Como esa hija que narra que su padre murió tras no aguantar más aferrado a una farola. Muerte que presenció en directo, pero que no pudo llorar frente al cuerpo hasta el día 13 de noviembre, dos semanas después del suceso, cuando fue encontrado por los equipos de rescate y de búsqueda de desaparecidos. Profesionales que estaban desbordados, al igual que los trabajadores del 112 encargados de recibir las llamadas pidiendo auxilio, dejando tras de sí historias como el de un vecino que llamó para reclamar el levantamiento de un cadáver durante tres días, sin que por allí apareciese nadie, o el de quienes se encontraron a un muerto debajo de un coche la mañana después de la tormenta y siguieron viéndolo durante los próximos cinco días sin que por la zona ningún advirtiesen la presencia de ningún policía, ni bombero ni profesional capacitado para su levantamiento.
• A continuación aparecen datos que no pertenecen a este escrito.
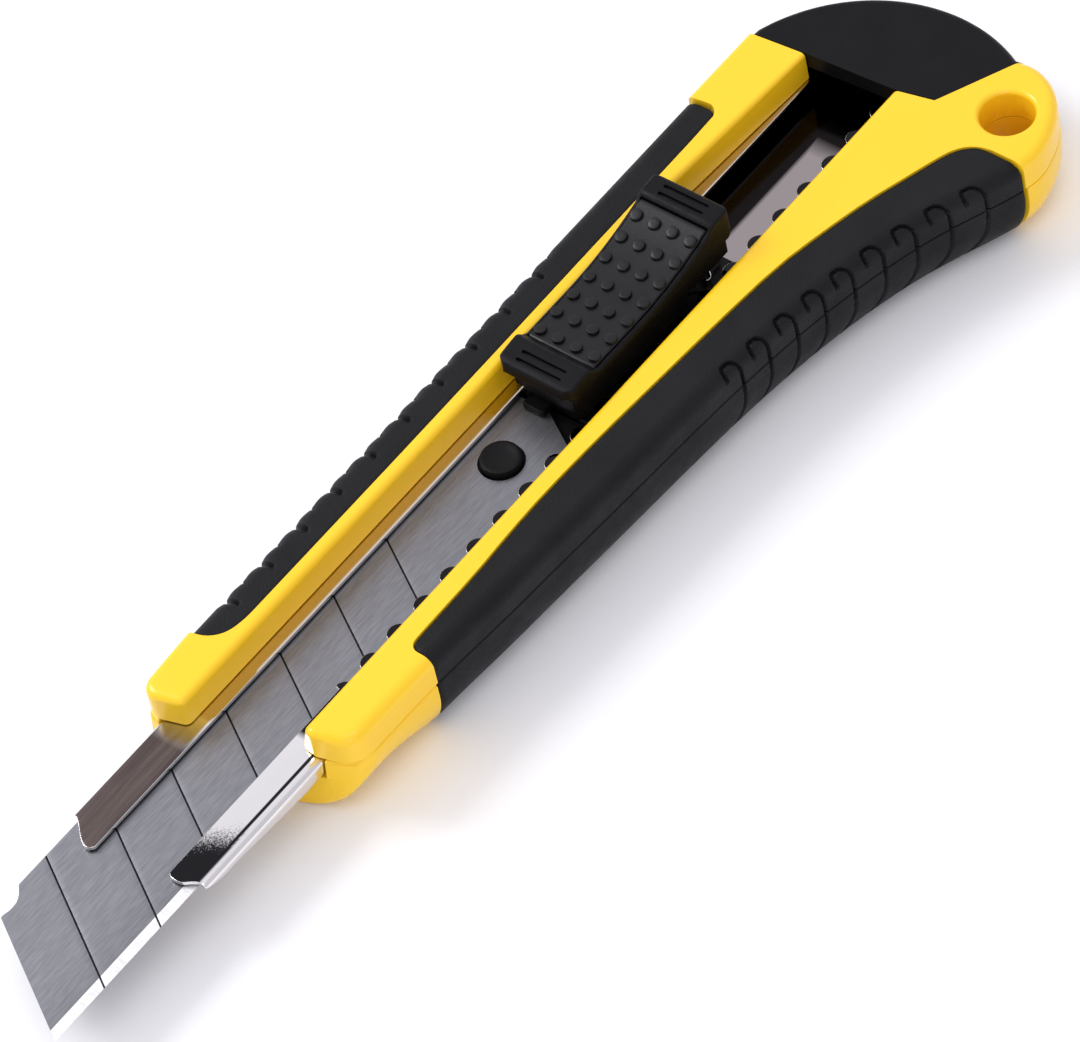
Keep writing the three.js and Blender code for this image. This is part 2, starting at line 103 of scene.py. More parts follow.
SPINE_BORDER = [
    (58.6, -12.2), (58.3, -10.7), (57.7, -9.6), (56.8, -8.7), (55.6, -8.1), (53.6, -7.75), (52, -7.7),
    (17, -7.7), (-20, -8.0), (-37.2, -8.1), (-38.2, -8.5), (-38.9, -9.4), (-38.9, -10.2), (-38.6, -12.2),
]


# ---------------------------------------------------------------- small helpers

def between(line, x):
    """The Y of a line given as points of falling X."""
    if x >= line[0][0]:
        return line[0][1]
    for (x0, y0), (x1, y1) in zip(line, line[1:]):
        if x >= x1:
            return y0 + (y1 - y0) * (x0 - x) / (x0 - x1)
    return line[-1][1]


def steps(start, end, count):
    """count + 1 numbers from start to end."""
    return [start + (end - start) * i / count for i in range(count + 1)]


def smoothstep(low, high, value):
    t = min(max((value - low) / (high - low), 0.0), 1.0)
    return t * t * (3 - 2 * t)


def smoothed(line, rounds=2):
    """A line with its corners cut off, its ends kept."""
    for _ in range(rounds):
        shorter = [line[0]]
        for (x0, y0), (x1, y1) in zip(line, line[1:]):
            shorter.append((0.75 * x0 + 0.25 * x1, 0.75 * y0 + 0.25 * y1))
            shorter.append((0.25 * x0 + 0.75 * x1, 0.25 * y0 + 0.75 * y1))
        shorter.append(line[-1])
        line = shorter
    return line


FINGER_LINE = smoothed(FINGER_LINE)
FINGER_BORDER = smoothed(FINGER_BORDER, 1)
SPINE_BORDER = smoothed(SPINE_BORDER, 1)


def make_object(name, vertices, faces, material, smooth=True, weighted=True):
    """A mesh object from points in millimetres."""
    mesh = bpy.data.meshes.new(name)
    mesh.from_pydata([Vector(v) * MM for v in vertices], [], faces)
    mesh.validate()
    mesh.polygons.foreach_set("use_smooth", [smooth] * len(mesh.polygons))
    mesh.update()
    made = bpy.data.objects.new(name, mesh)
    bpy.context.scene.collection.objects.link(made)
    if material:
        made.data.materials.append(material)
    if weighted:
        weigh_normals(made)
    return made


def weigh_normals(made, keep_sharp=True):
    """Lets the large faces settle the shading at the edges."""
    normals = made.modifiers.new("weighted_normals", "WEIGHTED_NORMAL")
    normals.keep_sharp = keep_sharp
    normals.weight = 80


def finish_piece(made, body, node):
    """Puts a piece on its body and lets it stand for its CAD node."""
    made.data.set_sharp_from_angle(angle=math.radians(SHARP_ANGLE))
    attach(made, body)
    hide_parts(node)


def loft(name, sections, material, **options):
    """A skin over closed sections that all have the same number of points."""
    vertices = [point for section in sections for point in section]
    count = len(sections[0])
    faces = []
    for i in range(len(sections) - 1):
        for j in range(count):
            k = (j + 1) % count
            here, ahead = i * count, (i + 1) * count
            faces.append((here + j, here + k, ahead + k, ahead + j))
    for i in (0, len(sections) - 1):
        ring = [i * count + j for j in range(count)]
        for triangle in tessellate_polygon([[Vector(vertices[j]) for j in ring]]):
            corner = [ring[j] for j in triangle]
            faces.append(tuple(corner if i else corner[::-1]))
    made = make_object(name, vertices, faces, material, **options)
    face_outwards(made)
    return made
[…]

Un dolor que no se borra de la memoria y que es digerido en muchos de los casos con Diazepam y ayuda psicológica, en su mayoría autofinanciada por las víctimas ante la incapacidad de la Generalitat de proporcionar el servicio. Un dolor del que surgen un sinfín de preguntas e interrogantes sin respuesta. Un dolor evitable si la alerta hubiese llegado antes. Directamente a los móviles, como permite la tecnología, o como en el 57: “Mi tío, que trabajaba de guardia municipal, daba el aviso a la gente en bicicleta, calle por calle, o sonaban las campanas de la Iglesia para advertir de una inundación, a fin de que la gente subiera a zonas altas. No lo entiendo”.